Work to complete.
Locate, in the data below, the line that contains "Write part 2" and the line that contains "loop = loop"; reproduce exactly those two lines and every line between them, nothing more.

Provided records.
'''
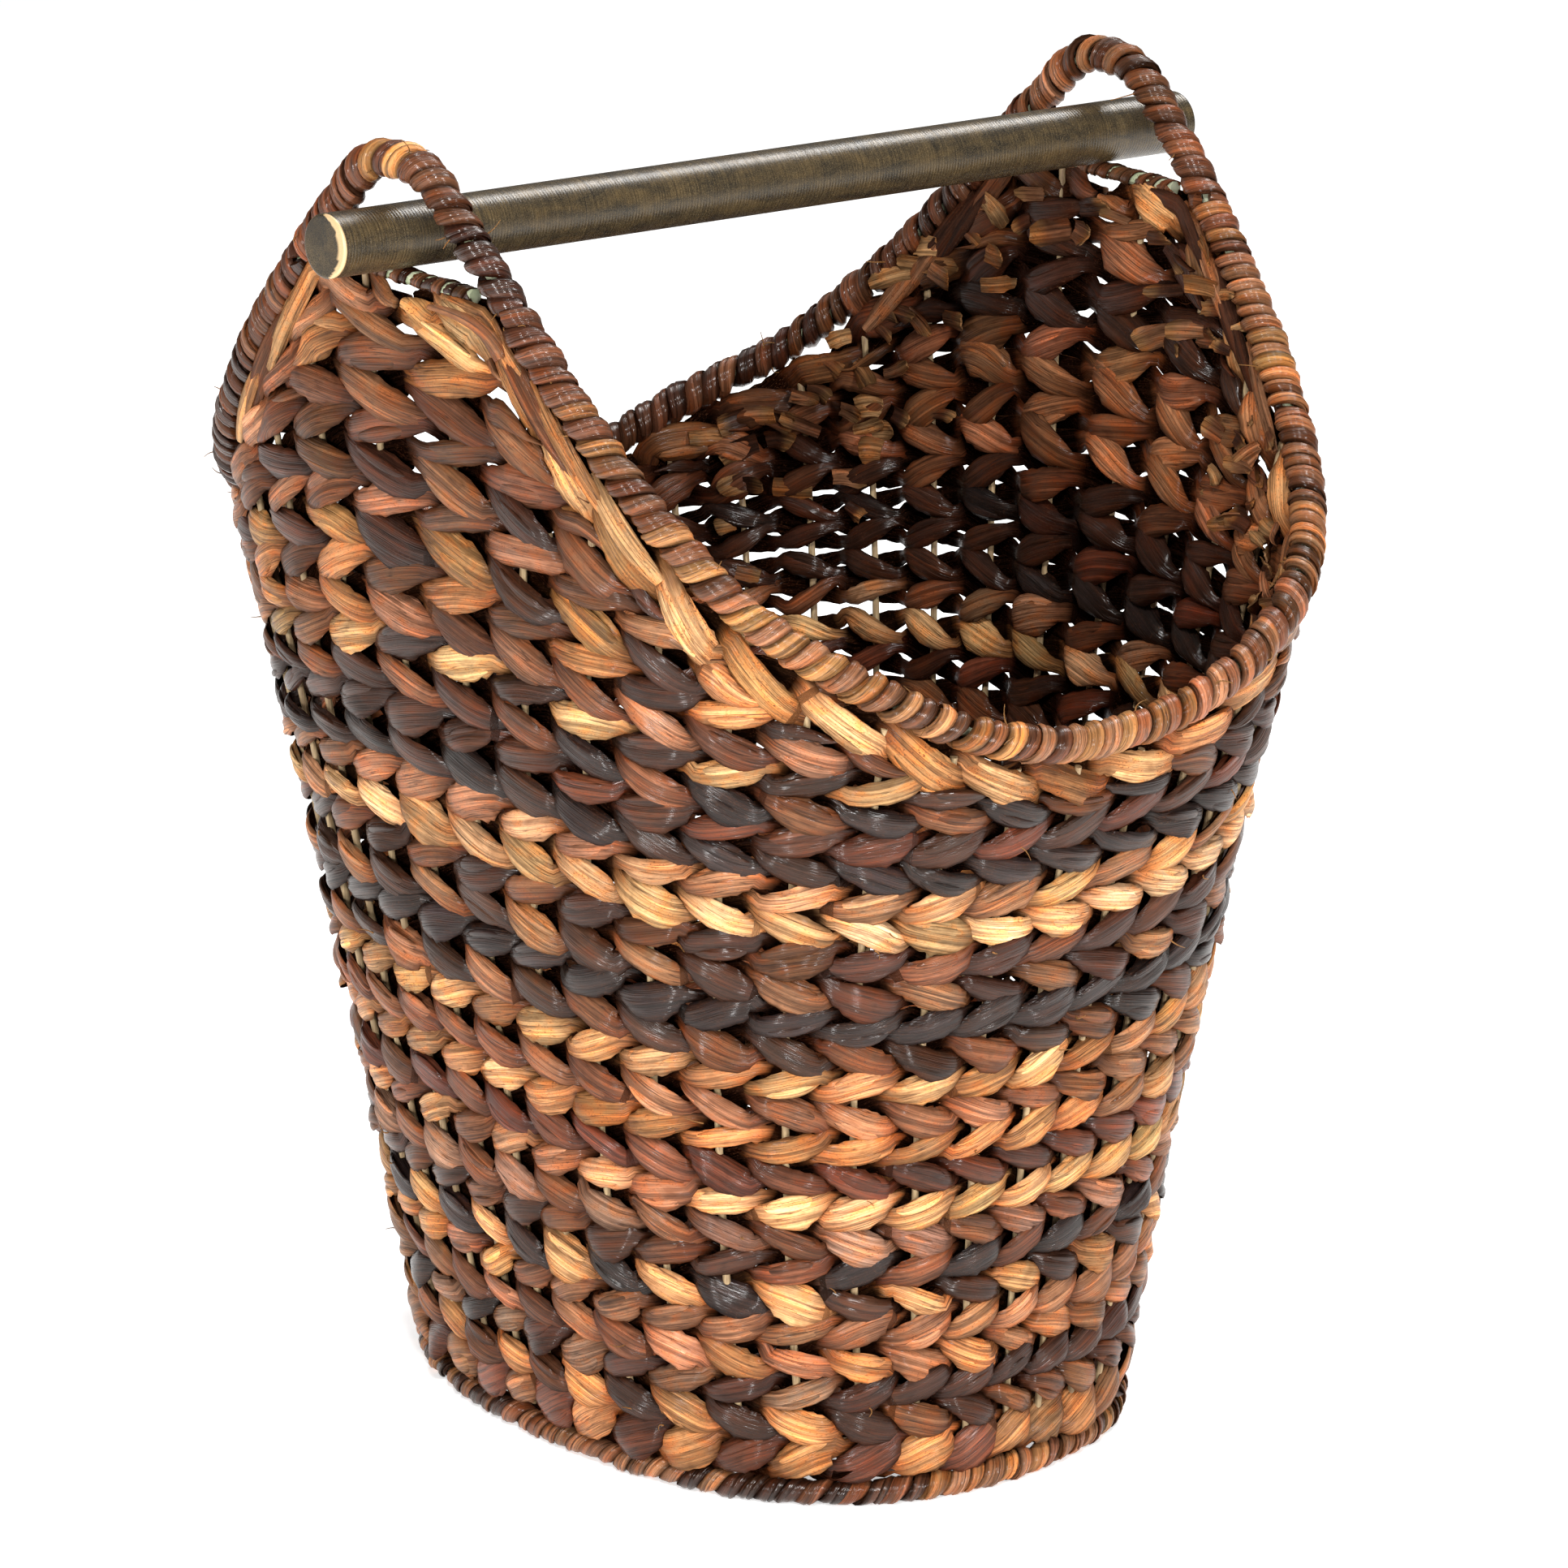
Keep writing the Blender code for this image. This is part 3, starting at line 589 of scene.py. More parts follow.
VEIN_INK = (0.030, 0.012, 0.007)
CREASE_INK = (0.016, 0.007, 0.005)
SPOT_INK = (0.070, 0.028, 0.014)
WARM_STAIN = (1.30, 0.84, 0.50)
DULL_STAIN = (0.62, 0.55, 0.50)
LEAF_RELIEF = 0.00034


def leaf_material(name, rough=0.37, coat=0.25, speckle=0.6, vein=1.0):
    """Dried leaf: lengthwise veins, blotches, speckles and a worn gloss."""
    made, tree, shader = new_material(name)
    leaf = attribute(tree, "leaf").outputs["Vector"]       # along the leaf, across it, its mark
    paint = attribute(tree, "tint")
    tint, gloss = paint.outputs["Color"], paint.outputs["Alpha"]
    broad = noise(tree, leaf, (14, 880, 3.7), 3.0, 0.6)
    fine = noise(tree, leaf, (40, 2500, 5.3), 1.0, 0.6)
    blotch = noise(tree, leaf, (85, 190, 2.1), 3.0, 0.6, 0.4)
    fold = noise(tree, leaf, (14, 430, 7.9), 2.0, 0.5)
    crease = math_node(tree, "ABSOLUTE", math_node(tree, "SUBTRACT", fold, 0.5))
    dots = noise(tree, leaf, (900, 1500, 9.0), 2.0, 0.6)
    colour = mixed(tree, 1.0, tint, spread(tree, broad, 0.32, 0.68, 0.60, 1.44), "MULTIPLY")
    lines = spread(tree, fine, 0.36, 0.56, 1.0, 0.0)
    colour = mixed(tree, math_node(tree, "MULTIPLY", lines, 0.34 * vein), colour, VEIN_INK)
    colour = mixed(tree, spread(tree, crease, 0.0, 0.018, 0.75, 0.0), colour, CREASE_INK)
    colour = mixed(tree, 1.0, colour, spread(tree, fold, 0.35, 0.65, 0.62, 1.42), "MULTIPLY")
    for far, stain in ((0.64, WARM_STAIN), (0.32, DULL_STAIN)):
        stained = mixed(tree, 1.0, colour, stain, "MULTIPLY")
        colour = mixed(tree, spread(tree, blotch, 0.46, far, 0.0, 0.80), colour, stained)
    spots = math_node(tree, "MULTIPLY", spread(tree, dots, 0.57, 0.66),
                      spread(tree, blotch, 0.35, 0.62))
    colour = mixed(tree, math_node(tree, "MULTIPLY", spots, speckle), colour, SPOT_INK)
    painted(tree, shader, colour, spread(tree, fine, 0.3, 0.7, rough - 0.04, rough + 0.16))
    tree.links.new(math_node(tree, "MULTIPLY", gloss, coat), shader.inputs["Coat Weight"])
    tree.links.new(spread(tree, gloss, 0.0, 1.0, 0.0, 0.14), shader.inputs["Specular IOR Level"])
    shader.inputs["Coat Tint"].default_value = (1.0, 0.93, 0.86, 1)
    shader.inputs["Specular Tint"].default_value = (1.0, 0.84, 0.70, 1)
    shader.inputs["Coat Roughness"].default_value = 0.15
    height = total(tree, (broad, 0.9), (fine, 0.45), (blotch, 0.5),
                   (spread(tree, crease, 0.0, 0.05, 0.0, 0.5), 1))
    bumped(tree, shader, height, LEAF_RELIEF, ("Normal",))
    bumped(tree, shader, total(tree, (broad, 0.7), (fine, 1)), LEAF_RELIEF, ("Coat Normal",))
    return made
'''
'''
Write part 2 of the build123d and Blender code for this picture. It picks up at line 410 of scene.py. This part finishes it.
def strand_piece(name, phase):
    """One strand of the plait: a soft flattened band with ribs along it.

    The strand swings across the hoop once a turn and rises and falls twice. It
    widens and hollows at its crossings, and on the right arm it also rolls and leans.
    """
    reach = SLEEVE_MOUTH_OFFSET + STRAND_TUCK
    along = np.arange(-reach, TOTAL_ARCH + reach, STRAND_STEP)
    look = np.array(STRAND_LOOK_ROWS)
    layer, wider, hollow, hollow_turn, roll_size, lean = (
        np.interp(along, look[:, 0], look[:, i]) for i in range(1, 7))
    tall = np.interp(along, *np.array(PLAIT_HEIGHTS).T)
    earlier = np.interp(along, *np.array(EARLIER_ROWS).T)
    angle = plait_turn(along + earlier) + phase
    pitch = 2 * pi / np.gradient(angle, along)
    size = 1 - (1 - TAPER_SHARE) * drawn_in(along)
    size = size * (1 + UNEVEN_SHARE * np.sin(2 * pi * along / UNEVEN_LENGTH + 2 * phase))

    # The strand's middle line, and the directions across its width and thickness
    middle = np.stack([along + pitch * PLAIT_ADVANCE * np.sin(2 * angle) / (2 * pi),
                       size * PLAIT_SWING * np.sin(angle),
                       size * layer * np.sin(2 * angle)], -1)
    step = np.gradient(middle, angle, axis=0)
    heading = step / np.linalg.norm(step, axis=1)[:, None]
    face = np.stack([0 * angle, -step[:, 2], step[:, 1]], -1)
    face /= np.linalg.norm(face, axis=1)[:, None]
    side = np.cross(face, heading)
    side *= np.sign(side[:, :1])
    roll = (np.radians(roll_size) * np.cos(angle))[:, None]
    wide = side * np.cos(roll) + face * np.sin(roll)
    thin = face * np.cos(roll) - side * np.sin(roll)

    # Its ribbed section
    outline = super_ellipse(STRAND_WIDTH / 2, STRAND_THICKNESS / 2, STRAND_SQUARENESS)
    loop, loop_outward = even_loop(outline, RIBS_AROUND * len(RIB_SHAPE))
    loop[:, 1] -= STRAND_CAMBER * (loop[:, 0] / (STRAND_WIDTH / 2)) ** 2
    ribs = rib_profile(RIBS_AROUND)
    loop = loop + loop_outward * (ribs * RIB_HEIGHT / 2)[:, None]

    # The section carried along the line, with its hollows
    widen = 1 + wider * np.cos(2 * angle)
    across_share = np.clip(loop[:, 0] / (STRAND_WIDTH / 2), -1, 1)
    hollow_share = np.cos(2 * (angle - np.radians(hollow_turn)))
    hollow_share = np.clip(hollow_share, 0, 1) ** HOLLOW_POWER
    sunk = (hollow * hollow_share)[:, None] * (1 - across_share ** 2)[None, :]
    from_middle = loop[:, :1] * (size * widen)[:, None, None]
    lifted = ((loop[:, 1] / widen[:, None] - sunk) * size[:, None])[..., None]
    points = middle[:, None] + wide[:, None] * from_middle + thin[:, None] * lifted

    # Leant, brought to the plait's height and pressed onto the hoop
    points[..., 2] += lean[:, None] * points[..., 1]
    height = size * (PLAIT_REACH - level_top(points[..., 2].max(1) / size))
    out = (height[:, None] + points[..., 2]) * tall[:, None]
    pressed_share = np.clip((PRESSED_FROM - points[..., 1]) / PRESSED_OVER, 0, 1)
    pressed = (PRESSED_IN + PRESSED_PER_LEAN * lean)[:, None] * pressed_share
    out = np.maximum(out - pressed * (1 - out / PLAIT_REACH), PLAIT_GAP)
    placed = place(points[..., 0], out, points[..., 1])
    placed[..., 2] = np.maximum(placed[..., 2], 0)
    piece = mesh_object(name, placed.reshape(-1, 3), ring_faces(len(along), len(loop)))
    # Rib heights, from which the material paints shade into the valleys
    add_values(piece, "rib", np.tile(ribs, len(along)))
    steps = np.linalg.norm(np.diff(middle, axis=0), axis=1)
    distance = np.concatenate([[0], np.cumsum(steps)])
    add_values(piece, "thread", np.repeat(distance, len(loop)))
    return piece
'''
The answer.
Write part 2 of the build123d and Blender code for this picture. It picks up at line 410 of scene.py. This part finishes it.
def strand_piece(name, phase):
    """One strand of the plait: a soft flattened band with ribs along it.

    The strand swings across the hoop once a turn and rises and falls twice. It
    widens and hollows at its crossings, and on the right arm it also rolls and leans.
    """
    reach = SLEEVE_MOUTH_OFFSET + STRAND_TUCK
    along = np.arange(-reach, TOTAL_ARCH + reach, STRAND_STEP)
    look = np.array(STRAND_LOOK_ROWS)
    layer, wider, hollow, hollow_turn, roll_size, lean = (
        np.interp(along, look[:, 0], look[:, i]) for i in range(1, 7))
    tall = np.interp(along, *np.array(PLAIT_HEIGHTS).T)
    earlier = np.interp(along, *np.array(EARLIER_ROWS).T)
    angle = plait_turn(along + earlier) + phase
    pitch = 2 * pi / np.gradient(angle, along)
    size = 1 - (1 - TAPER_SHARE) * drawn_in(along)
    size = size * (1 + UNEVEN_SHARE * np.sin(2 * pi * along / UNEVEN_LENGTH + 2 * phase))

    # The strand's middle line, and the directions across its width and thickness
    middle = np.stack([along + pitch * PLAIT_ADVANCE * np.sin(2 * angle) / (2 * pi),
                       size * PLAIT_SWING * np.sin(angle),
                       size * layer * np.sin(2 * angle)], -1)
    step = np.gradient(middle, angle, axis=0)
    heading = step / np.linalg.norm(step, axis=1)[:, None]
    face = np.stack([0 * angle, -step[:, 2], step[:, 1]], -1)
    face /= np.linalg.norm(face, axis=1)[:, None]
    side = np.cross(face, heading)
    side *= np.sign(side[:, :1])
    roll = (np.radians(roll_size) * np.cos(angle))[:, None]
    wide = side * np.cos(roll) + face * np.sin(roll)
    thin = face * np.cos(roll) - side * np.sin(roll)

    # Its ribbed section
    outline = super_ellipse(STRAND_WIDTH / 2, STRAND_THICKNESS / 2, STRAND_SQUARENESS)
    loop, loop_outward = even_loop(outline, RIBS_AROUND * len(RIB_SHAPE))
    loop[:, 1] -= STRAND_CAMBER * (loop[:, 0] / (STRAND_WIDTH / 2)) ** 2
    ribs = rib_profile(RIBS_AROUND)
    loop = loop + loop_outward * (ribs * RIB_HEIGHT / 2)[:, None]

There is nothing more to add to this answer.